Daniel played with the earring in his tongue and then bent over his paper and started writing furiously.

Than sharpened his pencil down to a stub, sat back down, and put his head on his desk.

“I don’t understand,” said Mikey. Mikey never understood because he never really listened.

Diego met my eyes.

“You don’t have to share this,” I told him. “It’s just for you. Write it in Spanish if that makes it easier.”

I looked around the room and watched while some wrote, some doodled, and some pretended like they hadn’t heard a word I had said. Then I saw Eduardo. Elbows on the table, he held his head in his hands. His body shook, but not with rage. I knelt beside him and rested my hand on his back. He looked up and wiped away his tears with the back of his hand.

“I don’t have enough paper,” he said.

I started to move to my bag where I kept a ready supply of blank paper.

“No,” he said. “I mean, there’s not enough paper in the world for me to write about it all.
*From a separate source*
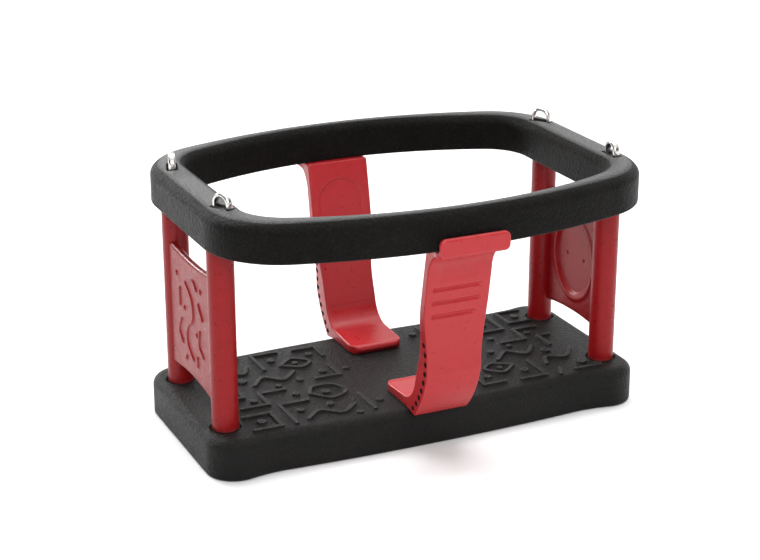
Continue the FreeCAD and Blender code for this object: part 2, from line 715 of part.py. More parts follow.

I’d change everything.”

I didn’t ask any questions, just encouraged him to write.

“It doesn’t matter,” he said. “I screwed up. I’m going to be locked up again. I go back to court next week but I already know what will happen.”

He shooed me away and I moved to the back of the room, giving them all the space to write or not write as they saw fit.  For the rest of the class the students were silent, an unusual occurrence, except for the occasional “dammit” from Sam. As they left, the brought their portfolios back to me, their writing all tucked safely inside, out of sight of the teacher and the other students.

Eduardo was the last to go. He took a last look at what he had written then stood up.

I waited.

His eyes met mine, and I felt it, that special connection a teacher gets when they know they have finally gotten through to a difficult student.

“Will you write to me in prison? Like you do here?”

He handed me the portfolio, making sure his was at the top of the stack.

“Writing is hard, but you make me think. And sometimes,” he said, “you even make me feel sorry.”